One more addition, my strategy is such that 100% of the net profit from other rental properties/flips will go toward the principal of my primary residence. So I am also looking for strategies to take advantage of paying a 30 year loan in 3-4 years (or less maybe)
@Chris Mason That's what I'm talking about! I did not know that there was no PMI on VA or about IRRRL. You already just made me $$$ ;)
@Alexander Ray , that insurance cost seems way too high. I'd assume it wasn't accurate or that she must have crazy claim history. I live in SW OKC and pay about $100/month in insurance on my primary worth about $160k. We have one rental and pay about $60-$70/month for a rental in Moore, OK worth about $70-80k.
@Alexander Ray To answer your question though.
1) Avoid making claims on your insurance policy.
2) Shop around for the best rate (assuming comparable insurance details).
3) Shop regularly. It's common that your rates will increase substantially 10+% year over year. Switching companies is normally pretty easy.

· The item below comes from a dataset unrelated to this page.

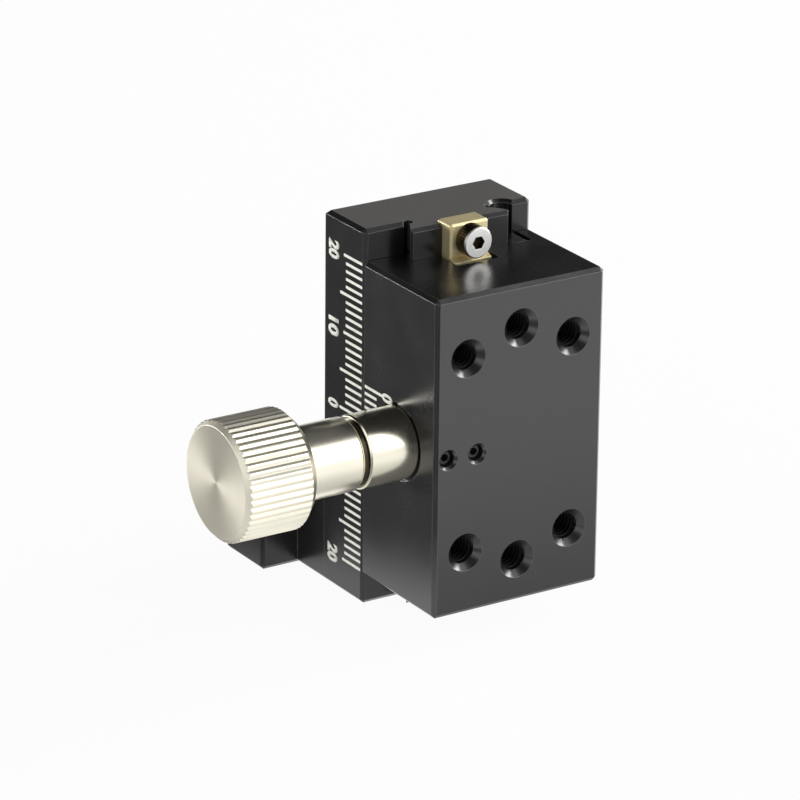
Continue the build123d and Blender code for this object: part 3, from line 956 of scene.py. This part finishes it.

@Thomas Graham , in my experience, my insurance runs within a few dollars of my tax bill so @Alexander Ray 's experience seems pretty close to me. We do carry decent coverage and still get roofs replaced... you can buy cheaper policies for sure but by then you're increasing the self-insurance component and I don't choose to do that for a variety of reasons. One day, I'll make one too many roof claims (it is Oklahoma after all) and the party will be over. @Chris T. nailed it with buying the cheaper house. Everything will be less. Or get a great deal on a more expensive house, tough it out and sell for a profit. Best wishes to you in this project.
Deborah B. , he states that insurance was over half of her $1200 bill. Something isn't right with that picture. I do agree that taxes/insurance are pretty comparable.